I have never hunted waterfowl before but am going to give it a try this season. I was wondering which non-toxic shotshell some of you would recommend for ducks. Also is it necessary to use a special choke tube with non-toxics such as bismuth ot hevi-shot? I know for steel shot I need a special tube.

Huntinbull


----------



## JimmyZ (May 18, 2004)

I don't know about special chokes for steel. I know some you should not use full. I like 3" #3 shot of the winchester shot. Works for me. I use a patternmaster choke tube. Getting the birds in close is the key. Good luck!


----------



## quacker attacker (Jul 17, 2009)

Be careful with the hevi-shot and some non toxics like bismith, check your choke tube!!! Most i have seen will have some kind of marking on them. Just because its rated for steel, doesnt mean its rated for hevi-shot!!


----------



## BaddFish (Jun 20, 2009)

What make/model is your gun? Is it newer or?

Everyone talks about using pattern master choke tubes, etc... 
I don't see the need unless their guns where older style with no screw in types. I use factory Browning/Ruger choke tubes with no problems shooting steel/hevi or black cloud.... mostly all modified for everything and have no problems dropping birds.

If you've got buddies that are into waterfowl- grab a few shells from them of different brands and pattern your gun at 30 and 40yds and see what you got.

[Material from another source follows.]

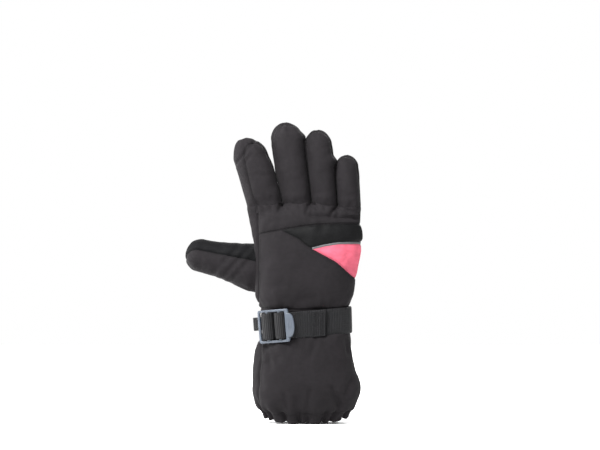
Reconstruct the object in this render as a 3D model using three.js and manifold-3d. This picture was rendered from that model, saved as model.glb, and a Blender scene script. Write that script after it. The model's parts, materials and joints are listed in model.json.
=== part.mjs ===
// Right-hand ski glove, standing on its gathered cuff hem with the fingers up.
// Millimetres. +Z runs from the cuff to the fingertips, -Y is the back of the hand and -X is the thumb side.
// It is drawn around the middle of the hem, and moved at the end so that the origin is the middle of
// its bounding box, on the plane that it stands on.
//
// The glove is built in layers, each the space between two offset copies of one envelope:
// the sewn outer shell, the insulation and the fleece lining, with a small clearance between them.
// Every finger has two hinges: the knuckle and the middle of the finger. The insulation is cut there
// with a wedge on the palm side, so that it can fold, and the sewn skins run across it as cloth does.
import * as THREE from "three";
import { mergeVertices } from "three/addons/utils/BufferGeometryUtils.js";
import Module from "manifold-3d";

const wasm = await Module();
wasm.setup();

// ---- Driving dimensions ----
const GAP = 0.3; // clearance between neighbouring pieces
const SHELL = 0.8; // outer fabric
const INSULATION = 2.6;
const LINING = 0.7;
const HEM_HEIGHT = 9;
const HAND_TOP = 203; // where the hand ends and the fingers stand free
const KNUCKLE_FOLD = 55; // degrees of flexion at each finger hinge
const THUMB_FOLD = 40;
const HINGE_SLACK = 1; // extra half angle left in each wedge, in degrees
const HINGE_GAP = 0.5; // half of the slot at a hinge, on the back of the finger

const WEBBING = { width: 25, thick: 1.4, centre: 94, tilt: 5 };
const BUCKLE = { length: 29.5, height: 31, rail: 2.2, endBar: 2.4, thick: 3.2, tab: 6.5, turn: 22 };

// Depths of the layer boundaries below the outer surface.
const SHELL_IN = SHELL;
const PAD_OUT = SHELL_IN + GAP;
const PAD_IN = PAD_OUT + INSULATION;
const LINING_OUT = PAD_IN + GAP;
const LINING_IN = LINING_OUT + LINING;

// Cross-sections of the hand and gauntlet: height, thumb-side edge, little-finger-side edge, half depth.
const SECTIONS = [
  { z: 0, left: -36, right: 35, depth: 18.5 },
  { z: 9, left: -44, right: 41, depth: 22 },
  { z: 21, left: -48.5, right: 47, depth: 25 },
  { z: 35, left: -50, right: 50.5, depth: 26 },
  { z: 60, left: -49.5, right: 45, depth: 24.5 },
  { z: 82, left: -44.5, right: 42, depth: 20.5 },
  { z: 94, left: -41.5, right: 41, depth: 19 },
  { z: 106, left: -42, right: 40.5, depth: 19.5 },
  { z: 124, left: -47, right: 44, depth: 22 },
  { z: 156, left: -48.5, right: 50.5, depth: 22 },
  { z: 184, left: -51, right: 52.5, depth: 18.5 },
  { z: HAND_TOP, left: -54, right: 51.5, depth: 14.5 },
];
const HAND_SIDES = 18;
const SQUARENESS = 2.4; // superellipse exponent of the hand's sections

// Digits: base is the hinge at the root, tilt leans the digit towards the thumb side, lean towards the palm.
// Widths and depths are half sizes at the root, the middle and before the rounded tip; bend is the middle hinge.
const DIGITS = {
  index: {
    base: [-38.8, 0, 206], tilt: 14.5, lean: 5, length: 62, bend: 31, fold: KNUCKLE_FOLD,
    widths: [15.8, 16.4, 15.4], depths: [13.2, 13, 12], backSeam: { offset: -8.4, slope: 0.367 },
  },
  middle: {
    base: [-8, 0, 207], tilt: 8.8, lean: 5, length: 77, bend: 38, fold: KNUCKLE_FOLD,
    widths: [13.1, 15, 14], depths: [13.6, 13.4, 12.4], backSeam: { offset: -4.5, slope: 0 },
  },
  ring: {
    base: [17.4, 0, 205.5], tilt: 5, lean: 5, length: 71.5, bend: 35, fold: KNUCKLE_FOLD,
    widths: [11.9, 12.3, 12.1], depths: [13.2, 13, 12], backSeam: { offset: -4.5, slope: 0 },
  },
  little: {
    base: [40.6, 0, 202.5], tilt: 3.4, lean: 5, length: 50.5, bend: 25, fold: KNUCKLE_FOLD,
    widths: [10.6, 10.6, 10.2], depths: [12.2, 12, 11], backSeam: { offset: -4.2, slope: 0 },
  },
  thumb: {
    base: [-49, 8, 146.5], tilt: 77, lean: 6, length: 64, bend: 31, fold: THUMB_FOLD,
    widths: [23, 17.8, 14.2], depths: [14.5, 13.6, 12.6],
  },
};
const FINGERS = ["index", "middle", "ring", "little"];
const DIGIT_SIDES = 12;
const EMBED = 26; // how far a digit's own tube reaches down into the hand
const EMBED_TAPER = 0.8; // its buried end is narrower, so that it stays inside the hand
const PALM_SEAM = 4; // depth of the side seams of the fingers and the hand, on the palm side
const TIP_ROUND = 0.95; // length of the rounded tip over its half width
const TIP_ANGLES = [0, 40, 72]; // the sections of the rounded tip, in degrees round it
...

Typically 2's- 4's are good for ducks depending on your expected duck specie and the range in which your shooting them (passing by or decoying in)
Usually early in the year the local ducks will get pretty close, so 4's work pretty well... I'd had good success with #6 hevi-shot early in the season becouse I'm getting shots of 20-30 yds.
good luck!


----------



## Huntinbull (Apr 10, 2004)

The gun I would be using is a Verona SX405. Fairly new, late 1990's to early 2000's manufacture. It has a modified tube in it now, but not labeled for steel. I have heard that as long as I do not use full choke tubes I can shoot steel in modern tubes of modified or more open choke. I am currently trying to buy a choke tube for steel shot in a full choke. 

Huntinbull


----------



## quackpot (May 17, 2009)

i use a mossberg auto with a modified factory tube and i haven't had a problem. i shoot steel federal t-shot for geese i used to use winchester #2 and 3's


----------



## Huntinbull (Apr 10, 2004)

Thanks for the input Quack. I think most guys are afraid to say one way or the other about regular choke tubes and steel due to liability. Thanks for stepping up.

Huntinbull


----------